A autora inglesa de ascendência indiana/bengali Jhumpa Lahiri nos traz muitas reflexões com seu romance O xará, publicado em 2003. A história gira em torno da vida de Gógol Ganguli, nascido norte-americano porém filho de um casal de imigrantes bengali, Ashoke e Ashima, que tentam a todo custo manter suas tradições e raízes vivas para os filhos, apesar de eles estarem o tempo todo fugindo dessa cultura que não se acham pertencentes. Para complicar toda a situação existencial de Gógol, existe a tradição de se nomear um filho na cultura bengali que é bem peculiar - pode-se levar anos até que se decida o nome correto para a criança, sendo que o normal é que ele tenha dois nomes: um familiar e outro "oficial", que reafirma sua existência para o mundo exterior.

Gógol teve o nome escolhido por seu pai por causa de uma história trágica que aqui não falaremos para não dar spoiler; desde já adianto que no início do romance levamos um soco no estômago. Mas à medida que cresce, Gógol percebe o quanto seu nome lhe parece esdrúxulo demais: primeiro porque ele não é russo, segundo porque não gosta de literatura russa nem sente afinidade com seu xará, o famoso autor russo Nikolai Gógol. Terceiro, seu nome nem é prenome, é um sobrenome. Está feita aí a confusão que acompanhará o jovem rapaz ao longo de sua vida, levando-o a considerar de fato a mudança de nome na maioridade, algo super comum nos EUA.

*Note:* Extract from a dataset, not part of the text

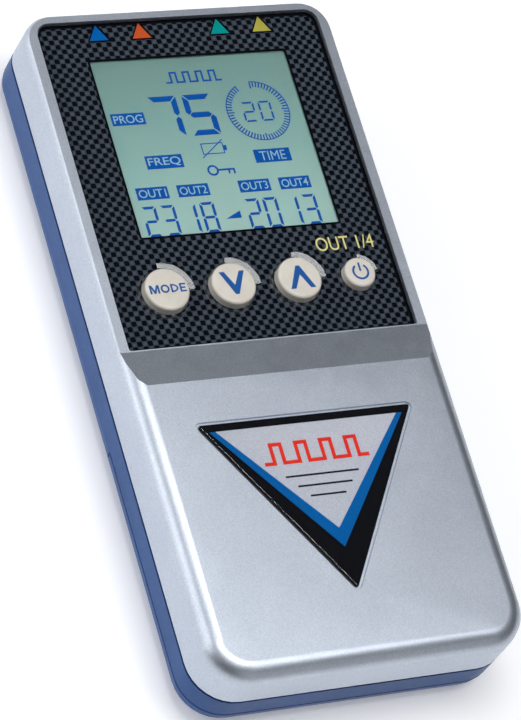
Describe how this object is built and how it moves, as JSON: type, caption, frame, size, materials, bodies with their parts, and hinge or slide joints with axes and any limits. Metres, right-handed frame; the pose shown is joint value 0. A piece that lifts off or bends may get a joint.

Mas o que a narradora no fundo quer nos fazer enxergar por meio da história de Gógol são questões muito mais profundas e que retomam a temática do deslocamento físico e emocional vivenciado por imigrantes e filhos de imigrantes, no caso aqui os da cultura bengali. O nome de Gógol é a ponta do iceberg para puxar reflexões sobre pertencimento cultural mais complexas: os pais de Gógol vivem num círculo fechado de amigos bengali, estando sempre num "limbo" intercultural (americana x bengali) ; os filhos desses pais imigrantes, representados por Gógol e sua irmã Sonali e depois pela noiva de Gógol, Moushumi,  são aqueles que vivem a cultura americana e fogem da cultura de seus pais, e sendo assim, permanecem deslocados, buscando seu lugar no mundo. 

A escrita de Lahiri consegue nos fazer visualizar, como um filme, a vida de Gógol Ganguli até o início dos 30 anos, que é quando ele começa a perceber o que o une e o que o distancia de sua cultura. Claro que essa percepção se dá devido a algumas reviravoltas em sua vida, como acontece de praxe na vida de todo ser humano. O certo é que ao lermos sobre as lutas internas, percalços e memórias de Gógol, descobrimos que, no fundo, somos o resultado daqueles que nos geraram e/ou nos conduziram pela vida. Em suma, não importa muito o que fazemos nem para onde vamos, o quão longe seja: estamos sempre impregnados daqueles que vieram antes de nós, nossos ancestrais. Não há como escapar.